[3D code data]
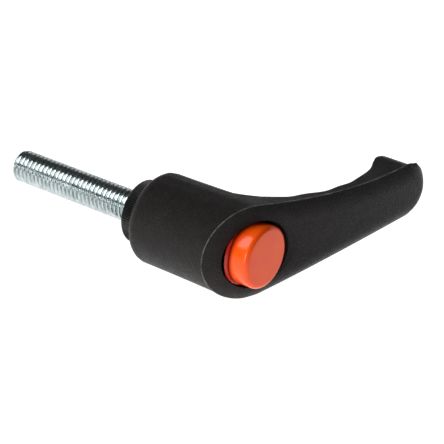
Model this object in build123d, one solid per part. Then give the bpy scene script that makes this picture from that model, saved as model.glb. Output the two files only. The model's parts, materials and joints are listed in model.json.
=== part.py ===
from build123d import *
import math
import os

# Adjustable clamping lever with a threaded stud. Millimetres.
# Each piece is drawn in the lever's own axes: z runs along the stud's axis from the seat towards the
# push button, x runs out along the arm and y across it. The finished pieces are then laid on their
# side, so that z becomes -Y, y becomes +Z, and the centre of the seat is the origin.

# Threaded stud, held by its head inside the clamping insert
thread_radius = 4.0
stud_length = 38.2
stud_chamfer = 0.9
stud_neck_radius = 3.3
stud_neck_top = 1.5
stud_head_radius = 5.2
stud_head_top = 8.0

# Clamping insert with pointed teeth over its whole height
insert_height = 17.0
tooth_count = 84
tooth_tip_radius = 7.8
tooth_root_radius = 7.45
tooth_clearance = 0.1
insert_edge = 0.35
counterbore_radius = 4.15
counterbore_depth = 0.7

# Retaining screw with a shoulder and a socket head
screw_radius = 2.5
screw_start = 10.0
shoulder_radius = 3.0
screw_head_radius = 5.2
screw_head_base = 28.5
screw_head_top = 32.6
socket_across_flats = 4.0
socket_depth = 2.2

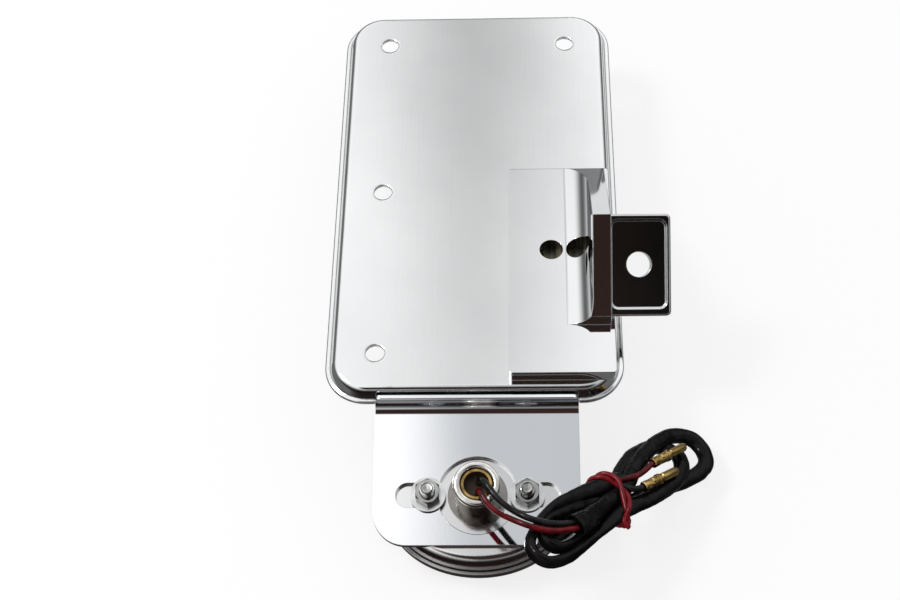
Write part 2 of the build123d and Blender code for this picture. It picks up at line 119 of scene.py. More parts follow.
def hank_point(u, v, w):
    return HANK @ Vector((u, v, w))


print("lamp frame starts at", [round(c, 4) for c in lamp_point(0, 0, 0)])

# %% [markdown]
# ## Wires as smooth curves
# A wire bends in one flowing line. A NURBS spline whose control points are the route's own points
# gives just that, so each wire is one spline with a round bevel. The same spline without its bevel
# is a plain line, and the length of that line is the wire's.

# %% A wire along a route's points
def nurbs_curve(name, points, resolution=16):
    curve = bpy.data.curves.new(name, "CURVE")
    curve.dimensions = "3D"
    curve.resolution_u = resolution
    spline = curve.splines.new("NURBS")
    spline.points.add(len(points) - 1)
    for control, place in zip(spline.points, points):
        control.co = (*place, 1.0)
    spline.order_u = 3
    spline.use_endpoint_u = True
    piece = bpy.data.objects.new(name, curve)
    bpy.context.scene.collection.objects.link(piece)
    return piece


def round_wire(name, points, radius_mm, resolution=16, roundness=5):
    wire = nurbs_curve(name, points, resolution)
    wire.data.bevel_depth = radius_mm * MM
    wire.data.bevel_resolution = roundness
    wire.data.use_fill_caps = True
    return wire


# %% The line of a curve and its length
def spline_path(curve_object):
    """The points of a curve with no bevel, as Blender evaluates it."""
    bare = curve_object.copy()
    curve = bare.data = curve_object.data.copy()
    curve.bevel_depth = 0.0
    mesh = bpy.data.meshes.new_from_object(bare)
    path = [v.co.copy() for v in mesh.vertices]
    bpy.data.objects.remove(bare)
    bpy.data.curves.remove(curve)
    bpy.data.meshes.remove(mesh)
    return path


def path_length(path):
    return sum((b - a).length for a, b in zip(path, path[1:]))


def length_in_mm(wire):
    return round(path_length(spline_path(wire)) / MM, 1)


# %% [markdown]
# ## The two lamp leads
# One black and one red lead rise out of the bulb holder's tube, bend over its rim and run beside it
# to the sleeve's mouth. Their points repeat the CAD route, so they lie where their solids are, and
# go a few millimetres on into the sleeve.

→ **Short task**
Using the data above, say how many lines include "this". No other reply is needed.

→ **Answer to the task**
2